I’ve assembled a few notes and cut and paste them together to get a good overview of the rise and fall of the Arrowsmith Dynasty of Pavis. There’s a LOT in here, so read it carefully!
In the early Second Age, Dara Happa was powerful and sent mounted corps into the open grasslands of the Redlands and Pent to punish the horse barbarians, traditional enemies from the east. During this great foray one of the horse tribes was badly battered; their only divine solace were obscure prophecies. At this same time, the leaders of Dragon Pass sought to effectively resist the Prax nomads; a tribe of the horse barbarians agreed to come southward and live in Prax as allies to the King of Dragon Pass.
The tribe was called the Pure Horse People. They were among the most conservative peoples of Pent. They held to the most ancient belief, and refused to augment their dwindling horse herds with foodstuffs from other types of herd beasts. Their migration was a relief to most other nomad chiefs, for they took most of the dissidents with them. Shortly after this time, most of the tribes of Pent were riding horses, but herding sheep and cattle.

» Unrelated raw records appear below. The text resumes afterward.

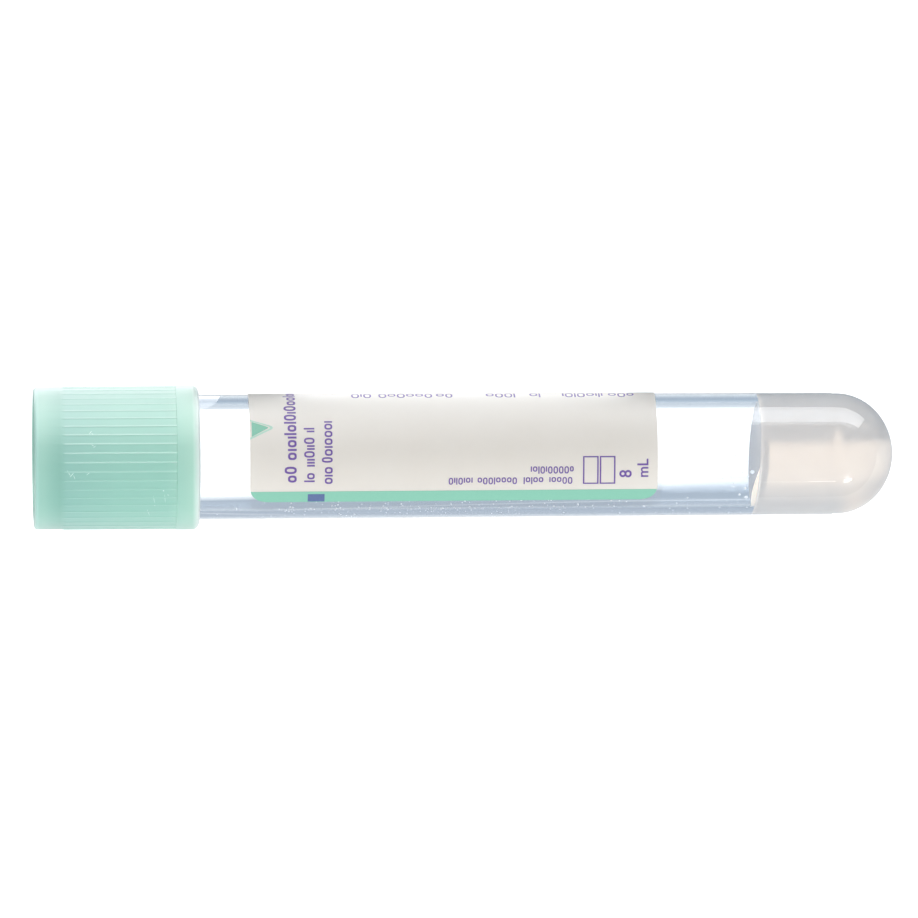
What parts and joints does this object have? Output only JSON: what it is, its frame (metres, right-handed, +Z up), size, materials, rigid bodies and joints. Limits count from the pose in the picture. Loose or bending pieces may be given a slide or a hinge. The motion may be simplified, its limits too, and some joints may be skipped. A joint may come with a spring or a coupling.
{
  "type": "blood collection tube",
  "caption": "Clear round-bottomed plastic blood collection tube lying on its side, with a ribbed mint cap, rubber stopper, paper label and separator gel.",
  "frame": {"origin": "centre of the bounding box, on the surface that the tube lies on", "axes": "+Z up, +X along the tube from the cap towards the round bottom, with the label's clear window facing -Y"},
  "size_m": [0.1106, 0.0186, 0.0187],
  "materials": {
    "tube_plastic": "clear, glossy, very slightly blue",
    "gel": "milky and glossy where it wets the wall",
    "label_paper": "coated white paper, satin",
    "shield_plastic": "translucent mint plastic, satin, finely ribbed",
    "stopper_rubber": "matte butyl rubber"
  },
  "bodies": {
    "tube": {"tube": "tube_plastic", "separator_gel": "gel", "label": "label_paper"},
    "closure": {"closure_shield": "shield_plastic", "rubber_stopper": "stopper_rubber"}
  },
  "joints": [
    {"name": "closure_pull", "type": "slide", "parent": "tube", "child": "closure", "axis": [-0.9998, 0, 0.0175], "range_m": [0, 0.03]}
  ]
}
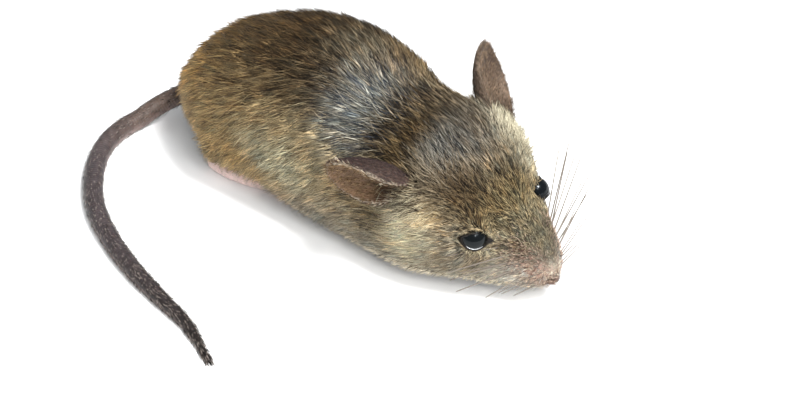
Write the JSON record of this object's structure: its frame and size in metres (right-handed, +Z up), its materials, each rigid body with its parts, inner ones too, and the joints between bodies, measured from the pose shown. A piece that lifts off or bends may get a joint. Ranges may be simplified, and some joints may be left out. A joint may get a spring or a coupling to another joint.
{
  "type": "house mouse, still life-size model",
  "caption": "Crouched grey-brown mouse at life size, with upright ears, tucked feet and a long tail laid round on the floor.",
  "frame": {"origin": "on the floor, under the middle of the belly", "axes": "+Z up, the mouse faces -Y, and its left side is towards +X"},
  "size_m": [0.0549, 0.0714, 0.027],
  "materials": {
    "coat": "short dense fur, banded grey-brown",
    "bare_skin": "thin pink skin, satin",
    "ear_skin": "thin grey-brown skin with very fine down",
    "tail_skin": "ringed scaly skin with short bristles",
    "wet_eye": "wet gloss"
  },
  "bodies": {
    "root": {"head": "coat", "neck": "coat", "trunk": "coat", "snout": "coat", "thigh_left": "coat", "thigh_right": "coat", "foreleg_left": "coat", "foreleg_right": "coat", "nose": "bare_skin", "hind_foot_left": "bare_skin", "hind_foot_right": "bare_skin", "forefoot_left": "bare_skin", "forefoot_right": "bare_skin", "ear_left": "ear_skin", "ear_right": "ear_skin", "eye_left": "wet_eye", "eye_right": "wet_eye", "tail_1": "tail_skin", "tail_2": "tail_skin", "tail_3": "tail_skin", "tail_4": "tail_skin"}
  },
  "joints": []
}
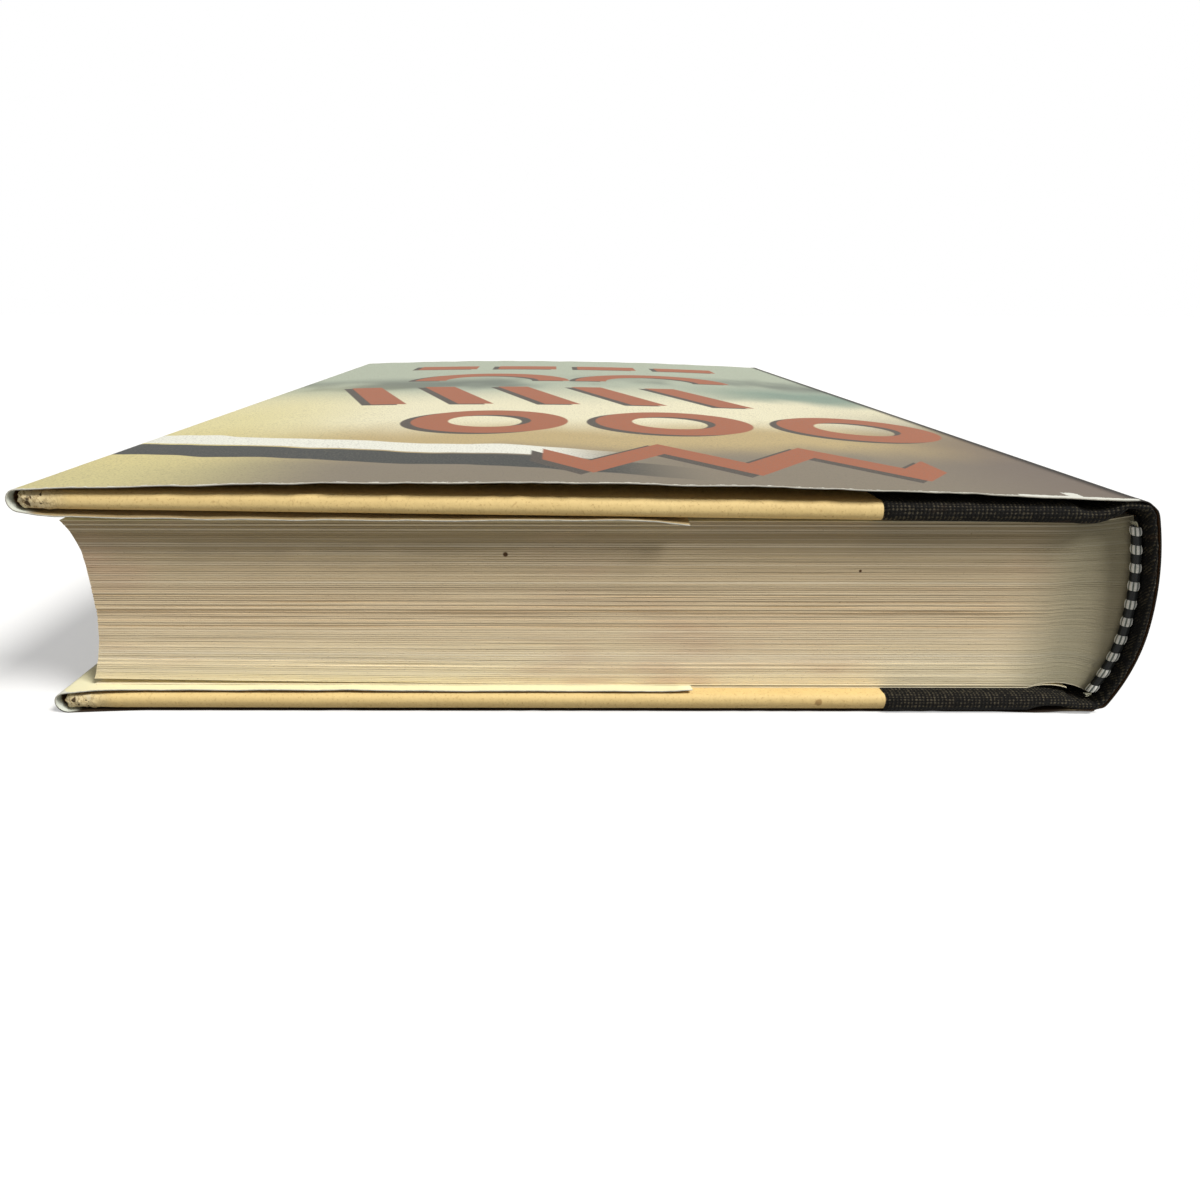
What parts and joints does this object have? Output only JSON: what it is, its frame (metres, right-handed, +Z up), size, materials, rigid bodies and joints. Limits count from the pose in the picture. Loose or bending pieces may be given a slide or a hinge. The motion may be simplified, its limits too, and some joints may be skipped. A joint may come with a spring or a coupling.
{
  "type": "hardback book",
  "caption": "Thick hardback book with a rounded spine, quarter cloth and paper case, striped head and tail bands and a paper dust jacket; both covers open on their joints.",
  "frame": {"origin": "on the table under the middle of the closed book", "axes": "+X from fore edge to spine, +Y from head to tail, +Z up from back cover to front cover"},
  "size_m": [0.1718, 0.241, 0.0376],
  "materials": {
    "pages": "matte",
    "endpaper": "matte",
    "side_paper": "matte",
    "book_cloth": "woven",
    "binders_board": "matte",
    "spine_card": "matte",
    "mull": "open weave",
    "lining_paper": "matte",
    "band_thread": "woven",
    "jacket_paper": "satin"
  },
  "bodies": {
    "book_block": {"text_block": "pages", "head_band": "band_thread", "tail_band": "band_thread", "spine_mull": "mull", "spine_lining": "lining_paper", "spine_inlay": "spine_card", "spine_cloth": "book_cloth", "jacket_spine": "jacket_paper", "front_flyleaf": "endpaper", "back_flyleaf": "endpaper"},
    "front_cover": {"front_board": "binders_board", "front_side_paper": "side_paper", "front_cloth": "book_cloth", "front_pastedown": "endpaper", "jacket_front": "jacket_paper"},
    "back_cover": {"back_board": "binders_board", "back_side_paper": "side_paper", "back_cloth": "book_cloth", "back_pastedown": "endpaper", "jacket_back": "jacket_paper"}
  },
  "joints": [
    {"name": "front_cover_hinge", "type": "hinge", "parent": "book_block", "child": "front_cover", "pos_m": [0.0777, 0, 0.0352], "axis": [0, 1, 0], "range_deg": [0, 180]},
    {"name": "back_cover_hinge", "type": "hinge", "parent": "book_block", "child": "back_cover", "pos_m": [0.0777, 0, 0.0002], "axis": [0, -1, 0], "range_deg": [0, 180]}
  ]
}
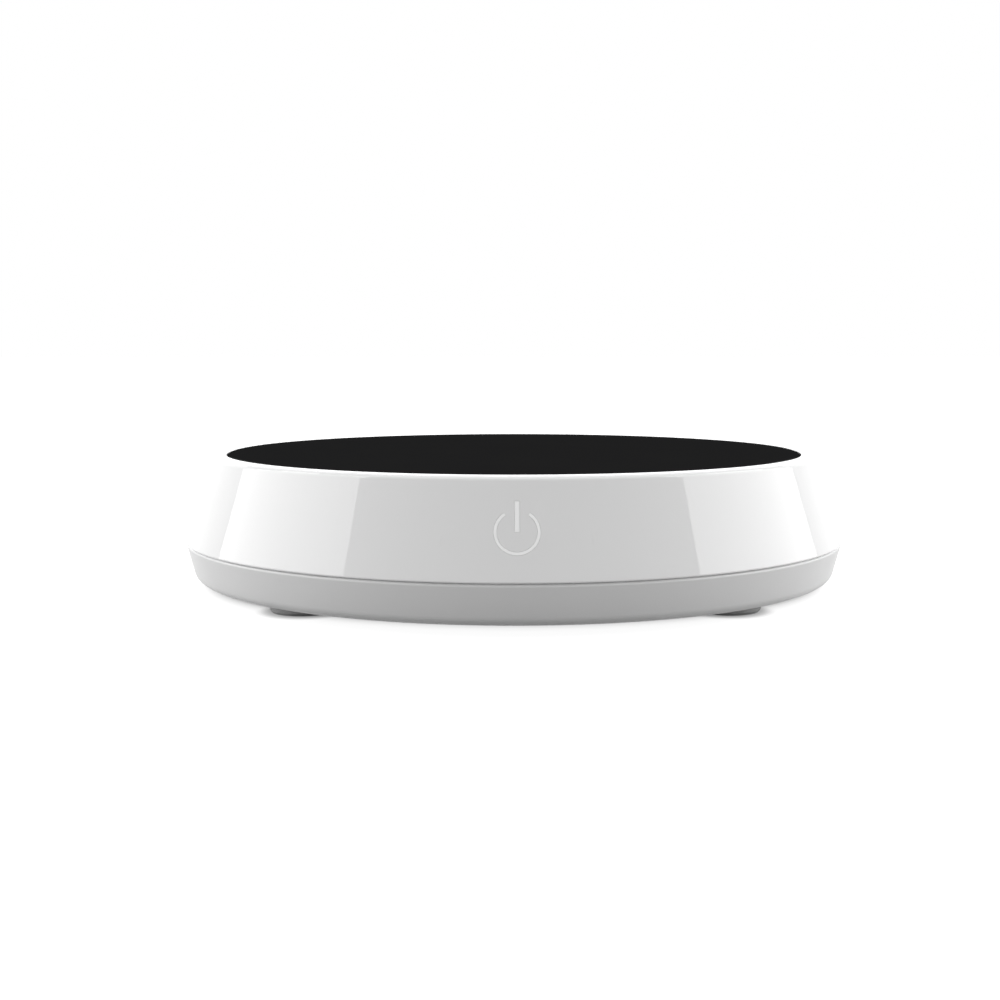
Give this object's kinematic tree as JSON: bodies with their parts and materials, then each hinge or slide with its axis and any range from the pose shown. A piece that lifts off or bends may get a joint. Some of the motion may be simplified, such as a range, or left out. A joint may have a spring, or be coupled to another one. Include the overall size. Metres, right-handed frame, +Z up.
{
  "type": "electric mug warmer",
  "caption": "Low round desk mug warmer with sloping plastic sides, a flush black glass warming plate, a touch power symbol on the front and a barrel power inlet at the back.",
  "frame": {"origin": "middle of the case, at the height of the surface that the feet stand on", "axes": "+Z up, -Y towards the front with the power symbol, +Y towards the back with the inlet, +X to the right seen from the front"},
  "size_m": [0.13, 0.13, 0.0259],
  "materials": {
    "gloss_white": "gloss moulded white plastic",
    "satin_grey": "satin moulded light-grey plastic",
    "black_glass": "black back-printed toughened glass",
    "silicone": "grey silicone",
    "symbol_white": "translucent white inlay",
    "foot_rubber": "matt grey rubber",
    "dark_steel": "blackened steel screws",
    "aluminium_sheet": "plain aluminium",
    "amber_film": "amber polyimide film with etched track",
    "fibre_pad": "pressed white fibre",
    "plated_steel": "zinc-plated steel",
    "black_plastic": "black moulded plastic",
    "brass_barrel": "plain brass barrel",
    "board_green": "green solder mask",
    "ferrite": "dark grey ferrite",
    "nylon_natural": "natural nylon",
    "nickel": "nickel-plated contacts",
    "red_silicone": "red silicone insulation",
    "black_lead": "black insulation",
    "ribbon_grey": "grey ribbon cable",
    "led_white": "clear white lamp body"
  },
  "bodies": {
    "root": {"upper_shell": "gloss_white", "lower_shell": "satin_grey", "glass_plate": "black_glass", "glass_seal_ring": "silicone", "power_symbol": "symbol_white", "foot_front_left": "foot_rubber", "foot_front_right": "foot_rubber", "foot_rear_left": "foot_rubber", "foot_rear_right": "foot_rubber", "case_screws": "dark_steel", "heat_spreader": "aluminium_sheet", "heating_film": "amber_film", "insulating_pad": "fibre_pad", "heater_clamp_plate": "plated_steel", "clamp_screws": "plated_steel", "thermistor": "black_plastic", "thermal_fuse": "brass_barrel", "control_board": "board_green", "board_screws": "plated_steel", "main_chip": "black_plastic", "power_transistor": "black_plastic", "inductor": "ferrite", "smoothing_capacitors": "aluminium_sheet", "chip_resistors": "black_plastic", "heater_header": "nylon_natural", "sensor_header": "nylon_natural", "touch_header": "nylon_natural", "jack_housing": "black_plastic", "jack_centre_pin": "nickel", "jack_spring_contact": "nickel", "heater_leads": "red_silicone", "fuse_leads": "red_silicone", "thermistor_leads": "black_lead", "touch_ribbon": "ribbon_grey", "touch_board": "board_green", "touch_board_screws": "plated_steel", "touch_spring": "nickel", "indicator_led": "led_white"}
  },
  "joints": []
}
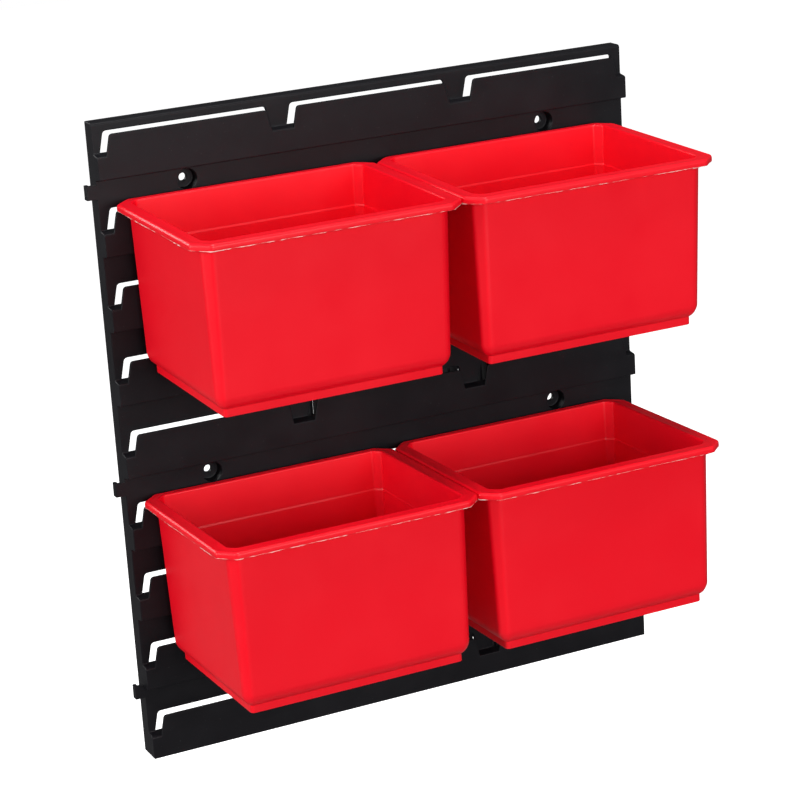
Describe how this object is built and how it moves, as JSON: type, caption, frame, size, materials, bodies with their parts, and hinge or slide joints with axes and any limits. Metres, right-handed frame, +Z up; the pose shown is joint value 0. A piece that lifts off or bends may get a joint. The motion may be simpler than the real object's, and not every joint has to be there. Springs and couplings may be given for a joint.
{
  "type": "louvred wall board with hanging bins",
  "caption": "Louvred black plastic wall board with rows of hanging tongues, carrying open red bins by their rear rims.",
  "frame": {"origin": "middle of the four-screw pattern, on the plane of the wall", "axes": "+Z up, +X to the right seen from the front, +Y into the wall; the front faces -Y"},
  "size_m": [0.3683, 0.1495, 0.4097],
  "materials": {
    "board_plastic": "satin moulded",
    "bin_plastic": "semi-gloss moulded"
  },
  "bodies": {
    "board": {"louvre_board": "board_plastic"},
    "bin_upper_left": {"bin_upper_left": "bin_plastic"},
    "bin_upper_right": {"bin_upper_right": "bin_plastic"},
    "bin_lower_left": {"bin_lower_left": "bin_plastic"},
    "bin_lower_right": {"bin_lower_right": "bin_plastic"}
  },
  "joints": [
    {"name": "bin_upper_left_lift", "type": "slide", "parent": "board", "child": "bin_upper_left", "axis": [0, 0, 1], "range_m": [0, 0.012]},
    {"name": "bin_upper_right_lift", "type": "slide", "parent": "board", "child": "bin_upper_right", "axis": [0, 0, 1], "range_m": [0, 0.012]},
    {"name": "bin_lower_left_lift", "type": "slide", "parent": "board", "child": "bin_lower_left", "axis": [0, 0, 1], "range_m": [0, 0.012]},
    {"name": "bin_lower_right_lift", "type": "slide", "parent": "board", "child": "bin_lower_right", "axis": [0, 0, 1], "range_m": [0, 0.012]}
  ]
}
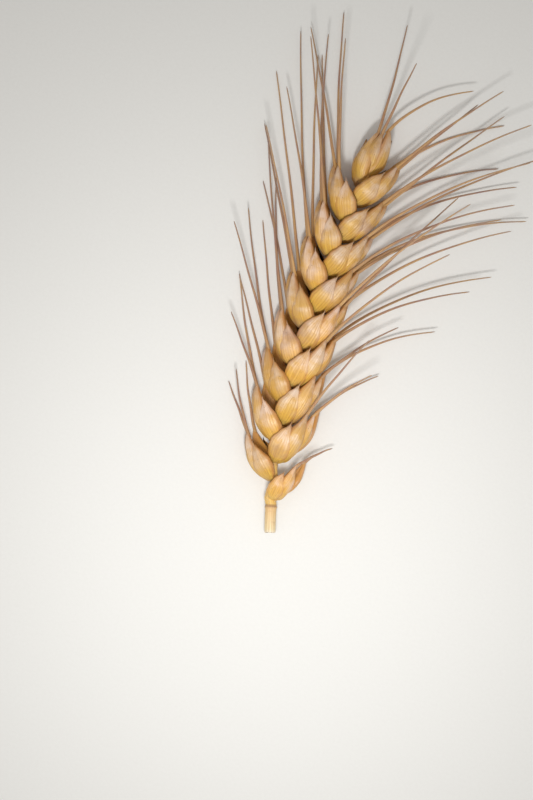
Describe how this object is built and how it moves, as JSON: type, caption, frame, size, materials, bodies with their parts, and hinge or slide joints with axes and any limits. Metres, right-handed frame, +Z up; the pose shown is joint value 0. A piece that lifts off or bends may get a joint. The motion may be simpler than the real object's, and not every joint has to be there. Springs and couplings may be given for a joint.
{
  "type": "wheat ear",
  "caption": "Ripe bearded wheat ear lying on its side, cut with a short stub of its stem, with two rows of husked spikelets and long stiff awns.",
  "frame": {"origin": "on the surface that the ear lies on, under the middle of its bounding box", "axes": "+Y from the cut stem to the tip, +X to the right as seen from above with the tip up, +Z up from the surface"},
  "size_m": [0.0678, 0.1256, 0.0265],
  "materials": {
    "husk_straw": "satin golden straw, dry and slightly waxy",
    "stem_straw": "satin pale straw"
  },
  "bodies": {
    "root": {"stem_and_rachis": "stem_straw", "spikelet_right_01": "husk_straw", "spikelet_right_02": "husk_straw", "spikelet_right_03": "husk_straw", "spikelet_right_04": "husk_straw", "spikelet_right_05": "husk_straw", "spikelet_right_06": "husk_straw", "spikelet_right_07": "husk_straw", "spikelet_right_08": "husk_straw", "spikelet_right_09": "husk_straw", "spikelet_left_01": "husk_straw", "spikelet_left_02": "husk_straw", "spikelet_left_03": "husk_straw", "spikelet_left_04": "husk_straw", "spikelet_left_05": "husk_straw", "spikelet_left_06": "husk_straw", "spikelet_left_07": "husk_straw", "spikelet_left_08": "husk_straw", "spikelet_terminal": "husk_straw"}
  },
  "joints": []
}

The Praxians were outraged at the intrusion of a new tribe into their limited grazing lands, and they sought the aid of Waha himself. The god did not respond, and many leaders fought without him. The decisive battle was fought in 620; the Battle of Necklace Horse.
The battle brought the Praxians to utter defeat. The nomad army charged the horsemen and their allies and fought it out face to face, in epic barbarian fashion. The horsemen won.
The nomads withdrew from the marches of Dragon Pass and began raiding the horsemen instead of Dragon Pass, as had been planned by the sly leaders of Dragon Pass. The horsemen resisted the nomads, and even expanded their Grazelands into the River of Cradles.
In 720 the God Learners built a port called Feroda, at the mouth of the so-named River of Cradles. Several more cradles were captured, but nomads told the Jrusteli that more cradles were captured upriver by the Horse People. Explorers went upstream and returned with incisive political observations. Chieftains were called to make deals, arrangements were weighed, and at last a new alliance was formed between Tharlrax the Fair and Firegleam, king of the Horse People.
About the year 780 the city of Robcradle was founded upriver from Feroda. Walls were laid and buildings constructed. The river was secured to prevent the escape of any cradle. Trade quickly moved up and down the river, strengthening the Horse People as well as the Jrusteli. Three cradles came down river over the next 20 years; all were seized and dismembered at Robcradle.
The native nomads were outraged that these invaders had allied against them and seized so much grazing land for their outlandish animals. Chieftains and khans sent great gifts and fervent prayer to Waha in the Paps. Others sought allies against the strange intruders. Both attempts eventually succeeded.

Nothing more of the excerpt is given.